If the proposal is adopted, travelers will be issued with “immunity passports” proving they are free of Covid-19.
While international leisure travel to and from South Korea may not resume in the next few months, the country is looking at how it can reopen its borders to several neighbors. According to a report in the Maeil Business Newspaper, the Ministry of Culture, Sports, and Tourism has responded “positively” to a proposal to create “travel bubbles” with Taiwan, Thailand, and Vietnam. Representatives of the tourism industry drafted the plan and presented it to the government at a recent meeting, suggesting special bilateral arrangements that would give travelers “immunity passports” to bypass the 14-day quarantine requirements at either end. Tourism officials said the scheme needed further discussions with the South Korean foreign and health ministries for it to move forward.
Multiple industry sources told Maeil Business Newspaper journalists that Taiwan was the leading candidate of the three countries being considered. The South Korean and Taiwanese travel agent associations are planning to hold an annual bilateral travel exchange meeting at the end of August in Taiwan’s Hsinchu city, while travel bubbles will be included on the agenda of the Korean government’s Sixth National Tourism Policy Meeting scheduled later this year.
South Korea isn’t the only East or Southeast Asian nation exploring the idea of opening travel bubbles with low-risk areas elsewhere in the Asia-Pacific region.

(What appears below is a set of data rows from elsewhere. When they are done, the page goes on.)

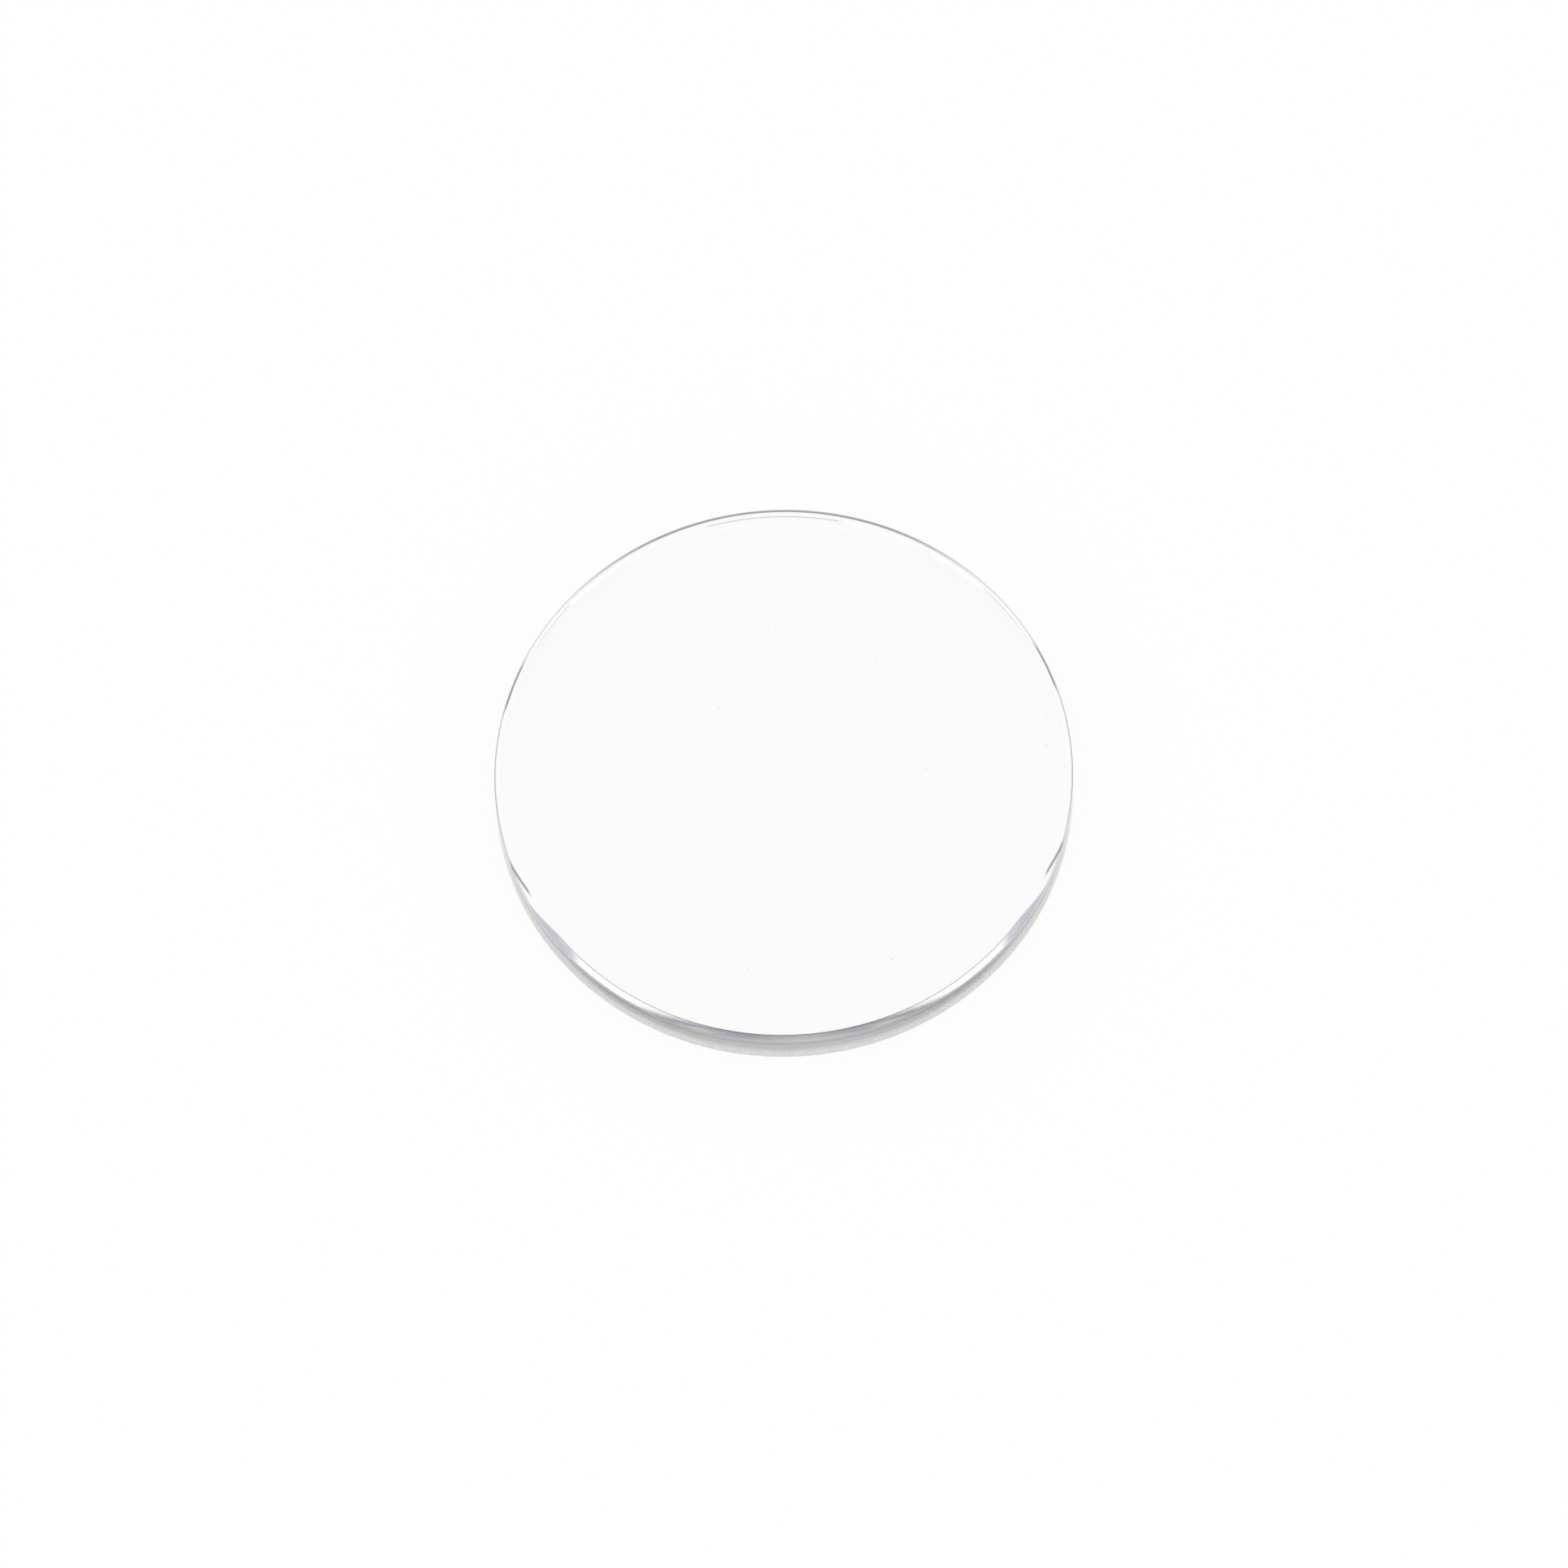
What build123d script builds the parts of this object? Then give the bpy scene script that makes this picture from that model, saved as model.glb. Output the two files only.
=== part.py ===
from build123d import *
from math import radians, tan
import os

# Flat round watch crystal: one plate of clear glass, bevelled round both of its faces.
# Millimetres, +Z up. The origin is the centre of the underside, which seats in the watch case.

# The glass plate
diameter = 31.5
thickness = 2.5

# The polished bevel round the top face: its width across the face, and its angle below that face in degrees
top_bevel_width = 0.3
top_bevel_angle = 50.0

# The small bevel round the underside, which eases the crystal into its gasket
under_bevel_width = 0.05
under_bevel_angle = 45.0

# The radius that polishing leaves where the top face turns down into its bevel, and on the other rim corners
face_corner_radius = 0.05
corner_radius = 0.02


def bevel_height(width, angle):
    """The height of wall that a bevel takes away."""
    return width * tan(radians(angle))


def half_section():
    """Half of the crystal's cross-section, from its axis out to the wall, with sharp corners."""
    wall_radius = diameter / 2
    wall_foot = bevel_height(under_bevel_width, under_bevel_angle)
    wall_top = thickness - bevel_height(top_bevel_width, top_bevel_angle)
    corners = [
        (0, 0),
        (wall_radius - under_bevel_width, 0),
        (wall_radius, wall_foot),
        (wall_radius, wall_top),
        (wall_radius - top_bevel_width, thickness),
        (0, thickness),
    ]
    with BuildSketch(Plane.XZ) as section:
        with BuildLine():
            Polyline(*corners, close=True)
        make_face()
    return section.sketch


def plain_corners(section):
    """The rim's three lower corners. The two corners on the axis come first along X and are left out."""
    return section.vertices().sort_by(Axis.X)[2:].sort_by(Axis.Z)[:-1]


def face_corner(section):
    """The corner where the top face turns down into its bevel."""
    return section.vertices().group_by(Axis.Z)[-1].sort_by(Axis.X)[-1]


def crystal():
    """The whole crystal: its cross-section, with softened corners, turned once about its axis."""
    section = half_section()
    section = fillet(plain_corners(section), corner_radius)
    section = fillet(face_corner(section), face_corner_radius)
    return revolve(section, Axis.Z, 360)


os.makedirs("parts", exist_ok=True)
export_step(crystal(), "parts/crystal.step")
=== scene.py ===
"""Dresses a flat watch crystal: the turned glass and its finishes, a pale studio and the camera."""
import logging
from collections import Counter
from dataclasses import dataclass, field, replace
from enum import Enum
from math import acos, asin, atan2, cos, pi, radians, sin, tan
from typing import Union

import bmesh
import bpy
from mathutils import Matrix, Vector


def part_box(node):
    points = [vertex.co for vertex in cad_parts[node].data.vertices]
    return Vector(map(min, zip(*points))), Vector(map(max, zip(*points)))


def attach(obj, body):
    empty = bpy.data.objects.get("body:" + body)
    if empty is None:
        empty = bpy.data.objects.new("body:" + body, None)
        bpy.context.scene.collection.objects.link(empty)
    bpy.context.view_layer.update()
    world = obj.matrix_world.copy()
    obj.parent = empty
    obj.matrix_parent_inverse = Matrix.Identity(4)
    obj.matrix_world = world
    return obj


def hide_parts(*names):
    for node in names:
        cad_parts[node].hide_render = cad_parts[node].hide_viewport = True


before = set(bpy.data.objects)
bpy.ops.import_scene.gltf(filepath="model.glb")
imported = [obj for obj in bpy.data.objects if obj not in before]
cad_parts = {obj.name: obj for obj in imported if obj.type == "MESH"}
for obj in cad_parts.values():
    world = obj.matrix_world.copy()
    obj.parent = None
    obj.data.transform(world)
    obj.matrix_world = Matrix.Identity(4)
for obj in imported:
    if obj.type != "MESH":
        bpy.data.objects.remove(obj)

logging.basicConfig(level=logging.INFO, format="%(name)s: %(message)s")
log = logging.getLogger("watch_crystal")

MM = 0.001
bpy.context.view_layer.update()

# Light runs round inside the rim many times before it leaves, so a lower limit turns parts of the rim black.
BOUNCES = 128

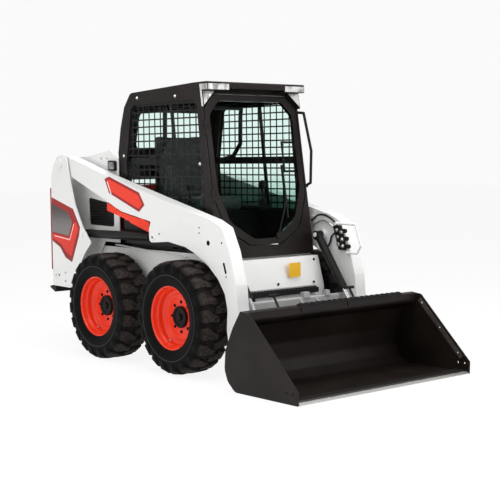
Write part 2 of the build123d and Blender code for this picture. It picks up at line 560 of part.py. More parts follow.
# ---------------------------------------------------------------- front door
door = extrude(FRONT_FACE * outline(door_rows(0.0)), -DOOR_DEPTH)
door -= extrude(FRONT_FACE.offset(5.0) * outline(door_rows(-DOOR_RAIL)), -DOOR_DEPTH - 10.0)
for up in HINGES_UP:
    door += upright_rod(HINGE_Y, up + 1.0, up + KNUCKLE, HINGE_OUT, KNUCKLE_RADIUS)
    door += face_block(HINGE_Y, -DOOR_HALF + 25.0, up + 1.0, up + KNUCKLE, 0.5, HINGE_OUT - 3.0)
    door += face_block(-DOOR_HALF + 1.0, -DOOR_HALF + 25.0, up + 1.0, up + KNUCKLE, -3.0, 4.0)
    door -= upright_rod(HINGE_Y, up - 5.0, up + KNUCKLE - 5.0, HINGE_OUT, DOOR_PIN_RADIUS)
save("door_frame", door)
door_glass = extrude(FRONT_FACE.offset(-8.0) * outline(door_rows(-DOOR_RAIL)), -GLASS)
save("door_glass", door_glass)

# Inside the door a D handle on the free rail; outside it the wiper's arm and blade
PULL_Y = 290.0
PULL_UP = (600.0, 810.0)
PULL_RADIUS = 7.0
PULL_OUT = -DOOR_DEPTH - 22.0
pull_end = DOOR_HALF - DOOR_RAIL / 2
fittings = upright_rod(PULL_Y, PULL_UP[0] - PULL_RADIUS, PULL_UP[1] + PULL_RADIUS, PULL_OUT, PULL_RADIUS)
for up in PULL_UP:
    fittings += face_block(PULL_Y, pull_end, up - PULL_RADIUS, up + PULL_RADIUS, PULL_OUT - PULL_RADIUS, PULL_OUT + PULL_RADIUS)
    fittings += face_block(pull_end - 12.0, pull_end, up - PULL_RADIUS, up + PULL_RADIUS, PULL_OUT, -DOOR_DEPTH)
WIPER = [(120.0, 150.0), (225.0, 385.0), (225.0, 640.0)]      # across and up the door
wiper_out = (4.0, 12.0)
wiper = face_block(WIPER[0][0] - 22.0, WIPER[0][0] + 22.0, WIPER[0][1] - 30.0, WIPER[0][1] + 10.0, 0.0, wiper_out[1])
reach = hypot(WIPER[1][0] - WIPER[0][0], WIPER[1][1] - WIPER[0][1])
swing = degrees(atan2(WIPER[0][0] - WIPER[1][0], WIPER[1][1] - WIPER[0][1]))
middle = ((WIPER[0][0] + WIPER[1][0]) / 2, (WIPER[0][1] + WIPER[1][1]) / 2, sum(wiper_out) / 2)
wiper += FRONT_FACE.location * Pos(*middle) * Rot(0, 0, swing) * Box(9.0, reach, wiper_out[1] - wiper_out[0])
wiper += face_block(WIPER[1][0] - 6.0, WIPER[1][0] + 6.0, WIPER[1][1] - 120.0, WIPER[2][1], -7.0, wiper_out[1] - 2.0)
save("door_fittings", fittings, wiper)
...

Japan said it was starting talks with 10 more countries including Malaysia and Singapore to progressively lift travel bans in the near future. Thailand’s government mulled a multi-phase reopening plan that would let in limited numbers of leisure travelers from China, Japan, and South Korea as soon as August, but that scheme is now on hold following a resurgence of coronavirus cases in all three nations.